◆ **Direction**
Copy out all of the material exactly.

### Dataset rows

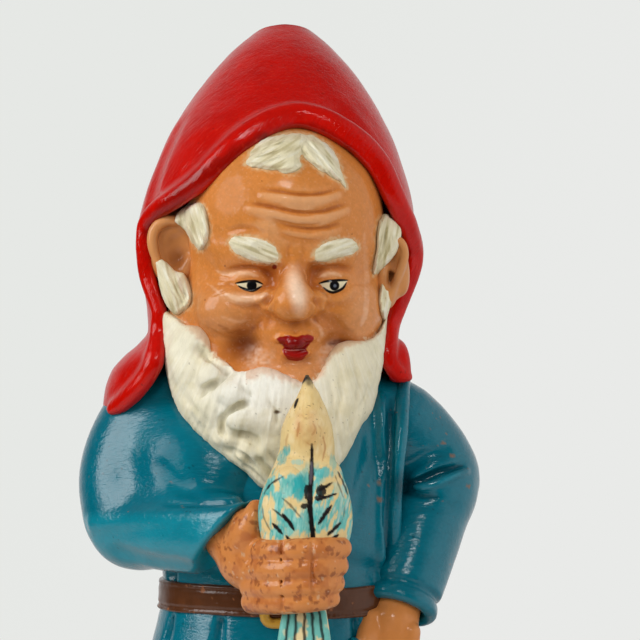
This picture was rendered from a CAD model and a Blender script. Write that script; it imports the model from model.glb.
import bpy, math, time
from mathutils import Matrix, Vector
import numpy as np


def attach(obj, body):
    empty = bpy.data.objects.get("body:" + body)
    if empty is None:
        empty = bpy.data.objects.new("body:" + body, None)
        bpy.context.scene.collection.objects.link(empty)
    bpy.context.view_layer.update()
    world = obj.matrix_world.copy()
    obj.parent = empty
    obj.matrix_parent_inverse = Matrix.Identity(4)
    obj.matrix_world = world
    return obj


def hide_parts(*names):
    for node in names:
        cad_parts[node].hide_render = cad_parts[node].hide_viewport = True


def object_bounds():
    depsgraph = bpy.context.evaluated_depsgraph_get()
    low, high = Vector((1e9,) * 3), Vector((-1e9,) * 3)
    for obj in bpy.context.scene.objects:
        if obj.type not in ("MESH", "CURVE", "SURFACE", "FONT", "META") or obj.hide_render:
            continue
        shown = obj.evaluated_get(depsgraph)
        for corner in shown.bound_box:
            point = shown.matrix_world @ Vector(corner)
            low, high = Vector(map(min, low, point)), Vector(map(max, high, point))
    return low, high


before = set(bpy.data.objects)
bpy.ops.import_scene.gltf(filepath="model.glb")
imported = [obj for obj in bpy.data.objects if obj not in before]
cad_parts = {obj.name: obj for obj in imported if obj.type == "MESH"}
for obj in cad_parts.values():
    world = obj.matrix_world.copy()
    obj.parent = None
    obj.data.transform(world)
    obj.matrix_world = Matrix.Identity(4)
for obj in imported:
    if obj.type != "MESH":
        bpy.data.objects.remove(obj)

import openvdb as vdb

F = np.float32
T0 = time.time()
CAD_BOX = [list(map(float, v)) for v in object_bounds()]
TOP = CAD_BOX[1][2] * 1000.0                      # top of the figure, mm


def note(*a):
    print("[scene %6.1f]" % (time.time() - T0), *a, flush=True)


# =====================================================================================================
# Front elevation drawing.  Squares of half a millimetre, counted right and down; the viewer stands
# 1.2 m in front of the face.  G turns a square and a depth into a place on the figure (mm).
# =====================================================================================================
EYE = np.array([20.0, -1240.0, TOP - 158.5])


def G(a, b, y=-40.0):
    s = (y - EYE[1]) / 2400.0
    return np.array([EYE[0] + (a - 320.0) * s, y, EYE[2] + (320.0 - b) * s])


def proj(P):
    s = 2400.0 / (P[:, 1] - EYE[1])
    return 320.0 + (P[:, 0] - EYE[0]) * s, 320.0 - (P[:, 2] - EYE[2]) * s


def rot(x=0, y=0, z=0):
    x, y, z = [math.radians(v) for v in (x, y, z)]
    cx, sx, cy, sy, cz, sz = math.cos(x), math.sin(x), math.cos(y), math.sin(y), math.cos(z), math.sin(z)
    return (np.array([[cz, -sz, 0], [sz, cz, 0], [0, 0, 1]]) @ np.array([[cy, 0, sy], [0, 1, 0], [-sy, 0, cy]])
            @ np.array([[1, 0, 0], [0, cx, -sx], [0, sx, cx]]))


def c8(r, g, b):
    v = np.array([r, g, b], float) / 255.0
    return np.where(v <= 0.04045, v / 12.92, ((v + 0.055) / 1.055) ** 2.4)


def smooth(x, a, b):
    t = np.clip((x - a) / (b - a), 0, 1)
    return t * t * (3 - 2 * t)


# =====================================================================================================
# Distance fields on a grid: the clay is built up from soft lumps, rolls and grooves, then meshed
# =====================================================================================================
def smin(a, b, k):
    if k <= 0:
        return np.minimum(a, b)
    h = np.clip(0.5 + 0.5 * (b - a) / k, 0, 1)
    return b + (a - b) * h - k * h * (1 - h)


class Ell:
    def __init__(s, c, r, R=None):
        s.c, s.r, s.R = np.array(c, float), np.array(r, float), R
        m = s.r.max() if R is not None else s.r
        s.lo, s.hi = s.c - m, s.c + m

    def __call__(s, X, Y, Z):
        x, y, z = X - F(s.c[0]), Y - F(s.c[1]), Z - F(s.c[2])
        if s.R is not None:
            M = s.R.T.astype(F)
            x, y, z = (M[0, 0] * x + M[0, 1] * y + M[0, 2] * z, M[1, 0] * x + M[1, 1] * y + M[1, 2] * z,
                       M[2, 0] * x + M[2, 1] * y + M[2, 2] * z)
        a, b, c = [F(1.0 / v) for v in s.r]
        k0 = np.sqrt((x * a) ** 2 + (y * b) ** 2 + (z * c) ** 2)
        k1 = np.sqrt((x * a * a) ** 2 + (y * b * b) ** 2 + (z * c * c) ** 2)
        return (k0 * (k0 - 1) / (k1 + F(1e-5))).astype(F)


class Tube:
    """Round bar through points with a radius at each."""
    def __init__(s, pts, rad, flat=None):
        s.p = np.array(pts, float)
        s.q = np.array(rad if hasattr(rad, "__len__") else [rad] * len(s.p), float)
        s.lo, s.hi = s.p.min(0) - s.q.max(), s.p.max(0) + s.q.max()

    def __call__(s, X, Y, Z):
        out = None
        for i in range(len(s.p) - 1):
            a, b = s.p[i], s.p[i + 1]
            d = b - a
            L = float(d @ d) + 1e-9
            x, y, z = X - F(a[0]), Y - F(a[1]), Z - F(a[2])
            t = np.clip((x * F(d[0]) + y * F(d[1]) + z * F(d[2])) / F(L), 0, 1)
            e = np.sqrt((x - t * F(d[0])) ** 2 + (y - t * F(d[1])) ** 2 + (z - t * F(d[2])) ** 2) \
                - (F(s.q[i]) + t * F(s.q[i + 1] - s.q[i]))
            out = e if out is None else np.minimum(out, e)
        return out.astype(F)


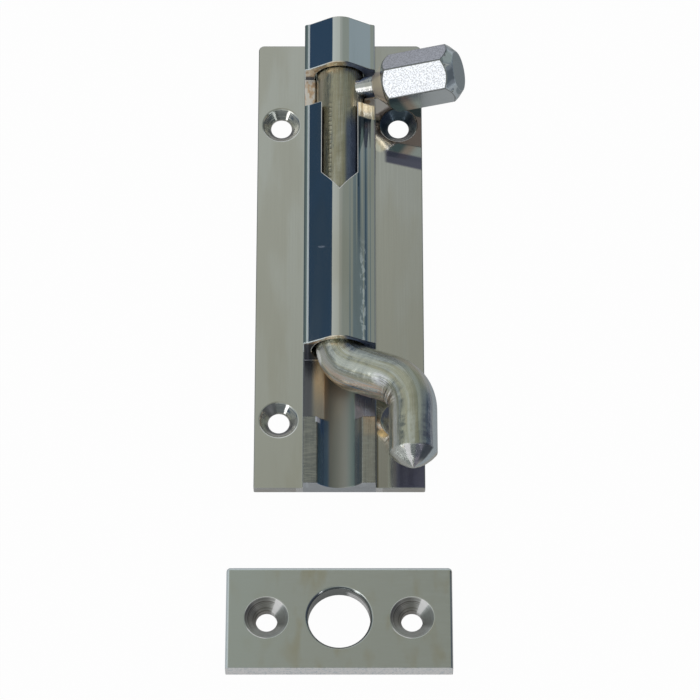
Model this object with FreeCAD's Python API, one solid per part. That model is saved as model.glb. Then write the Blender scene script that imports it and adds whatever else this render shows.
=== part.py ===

######

◆ **Correct output**
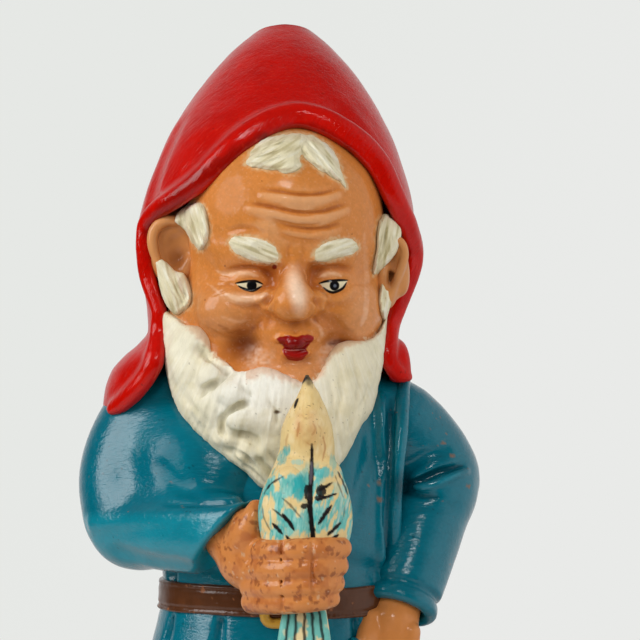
This picture was rendered from a CAD model and a Blender script. Write that script; it imports the model from model.glb.
import bpy, math, time
from mathutils import Matrix, Vector
import numpy as np


def attach(obj, body):
    empty = bpy.data.objects.get("body:" + body)
    if empty is None:
        empty = bpy.data.objects.new("body:" + body, None)
        bpy.context.scene.collection.objects.link(empty)
    bpy.context.view_layer.update()
    world = obj.matrix_world.copy()
    obj.parent = empty
    obj.matrix_parent_inverse = Matrix.Identity(4)
    obj.matrix_world = world
    return obj


def hide_parts(*names):
    for node in names:
        cad_parts[node].hide_render = cad_parts[node].hide_viewport = True


def object_bounds():
    depsgraph = bpy.context.evaluated_depsgraph_get()
    low, high = Vector((1e9,) * 3), Vector((-1e9,) * 3)
    for obj in bpy.context.scene.objects:
        if obj.type not in ("MESH", "CURVE", "SURFACE", "FONT", "META") or obj.hide_render:
            continue
        shown = obj.evaluated_get(depsgraph)
        for corner in shown.bound_box:
            point = shown.matrix_world @ Vector(corner)
            low, high = Vector(map(min, low, point)), Vector(map(max, high, point))
    return low, high


before = set(bpy.data.objects)
bpy.ops.import_scene.gltf(filepath="model.glb")
imported = [obj for obj in bpy.data.objects if obj not in before]
cad_parts = {obj.name: obj for obj in imported if obj.type == "MESH"}
for obj in cad_parts.values():
    world = obj.matrix_world.copy()
    obj.parent = None
    obj.data.transform(world)
    obj.matrix_world = Matrix.Identity(4)
for obj in imported:
    if obj.type != "MESH":
        bpy.data.objects.remove(obj)

import openvdb as vdb

F = np.float32
T0 = time.time()
CAD_BOX = [list(map(float, v)) for v in object_bounds()]
TOP = CAD_BOX[1][2] * 1000.0                      # top of the figure, mm


def note(*a):
    print("[scene %6.1f]" % (time.time() - T0), *a, flush=True)


# =====================================================================================================
# Front elevation drawing.  Squares of half a millimetre, counted right and down; the viewer stands
# 1.2 m in front of the face.  G turns a square and a depth into a place on the figure (mm).
# =====================================================================================================
EYE = np.array([20.0, -1240.0, TOP - 158.5])


def G(a, b, y=-40.0):
    s = (y - EYE[1]) / 2400.0
    return np.array([EYE[0] + (a - 320.0) * s, y, EYE[2] + (320.0 - b) * s])


def proj(P):
    s = 2400.0 / (P[:, 1] - EYE[1])
    return 320.0 + (P[:, 0] - EYE[0]) * s, 320.0 - (P[:, 2] - EYE[2]) * s


def rot(x=0, y=0, z=0):
    x, y, z = [math.radians(v) for v in (x, y, z)]
    cx, sx, cy, sy, cz, sz = math.cos(x), math.sin(x), math.cos(y), math.sin(y), math.cos(z), math.sin(z)
    return (np.array([[cz, -sz, 0], [sz, cz, 0], [0, 0, 1]]) @ np.array([[cy, 0, sy], [0, 1, 0], [-sy, 0, cy]])
            @ np.array([[1, 0, 0], [0, cx, -sx], [0, sx, cx]]))


def c8(r, g, b):
    v = np.array([r, g, b], float) / 255.0
    return np.where(v <= 0.04045, v / 12.92, ((v + 0.055) / 1.055) ** 2.4)


def smooth(x, a, b):
    t = np.clip((x - a) / (b - a), 0, 1)
    return t * t * (3 - 2 * t)


# =====================================================================================================
# Distance fields on a grid: the clay is built up from soft lumps, rolls and grooves, then meshed
# =====================================================================================================
def smin(a, b, k):
    if k <= 0:
        return np.minimum(a, b)
    h = np.clip(0.5 + 0.5 * (b - a) / k, 0, 1)
    return b + (a - b) * h - k * h * (1 - h)


class Ell:
    def __init__(s, c, r, R=None):
        s.c, s.r, s.R = np.array(c, float), np.array(r, float), R
        m = s.r.max() if R is not None else s.r
        s.lo, s.hi = s.c - m, s.c + m

    def __call__(s, X, Y, Z):
        x, y, z = X - F(s.c[0]), Y - F(s.c[1]), Z - F(s.c[2])
        if s.R is not None:
            M = s.R.T.astype(F)
            x, y, z = (M[0, 0] * x + M[0, 1] * y + M[0, 2] * z, M[1, 0] * x + M[1, 1] * y + M[1, 2] * z,
                       M[2, 0] * x + M[2, 1] * y + M[2, 2] * z)
        a, b, c = [F(1.0 / v) for v in s.r]
        k0 = np.sqrt((x * a) ** 2 + (y * b) ** 2 + (z * c) ** 2)
        k1 = np.sqrt((x * a * a) ** 2 + (y * b * b) ** 2 + (z * c * c) ** 2)
        return (k0 * (k0 - 1) / (k1 + F(1e-5))).astype(F)


class Tube:
    """Round bar through points with a radius at each."""
    def __init__(s, pts, rad, flat=None):
        s.p = np.array(pts, float)
        s.q = np.array(rad if hasattr(rad, "__len__") else [rad] * len(s.p), float)
        s.lo, s.hi = s.p.min(0) - s.q.max(), s.p.max(0) + s.q.max()

    def __call__(s, X, Y, Z):
        out = None
        for i in range(len(s.p) - 1):
            a, b = s.p[i], s.p[i + 1]
            d = b - a
            L = float(d @ d) + 1e-9
            x, y, z = X - F(a[0]), Y - F(a[1]), Z - F(a[2])
            t = np.clip((x * F(d[0]) + y * F(d[1]) + z * F(d[2])) / F(L), 0, 1)
            e = np.sqrt((x - t * F(d[0])) ** 2 + (y - t * F(d[1])) ** 2 + (z - t * F(d[2])) ** 2) \
                - (F(s.q[i]) + t * F(s.q[i + 1] - s.q[i]))
            out = e if out is None else np.minimum(out, e)
        return out.astype(F)


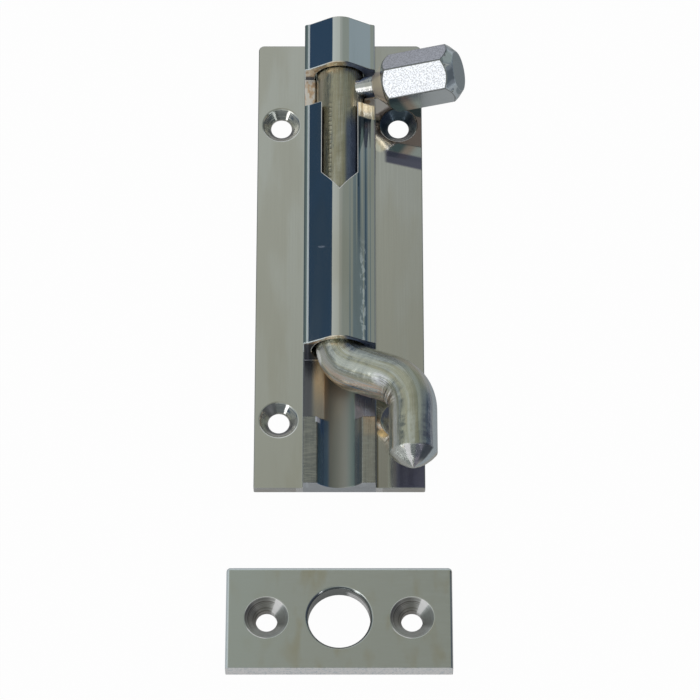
Model this object with FreeCAD's Python API, one solid per part. That model is saved as model.glb. Then write the Blender scene script that imports it and adds whatever else this render shows.
=== part.py ===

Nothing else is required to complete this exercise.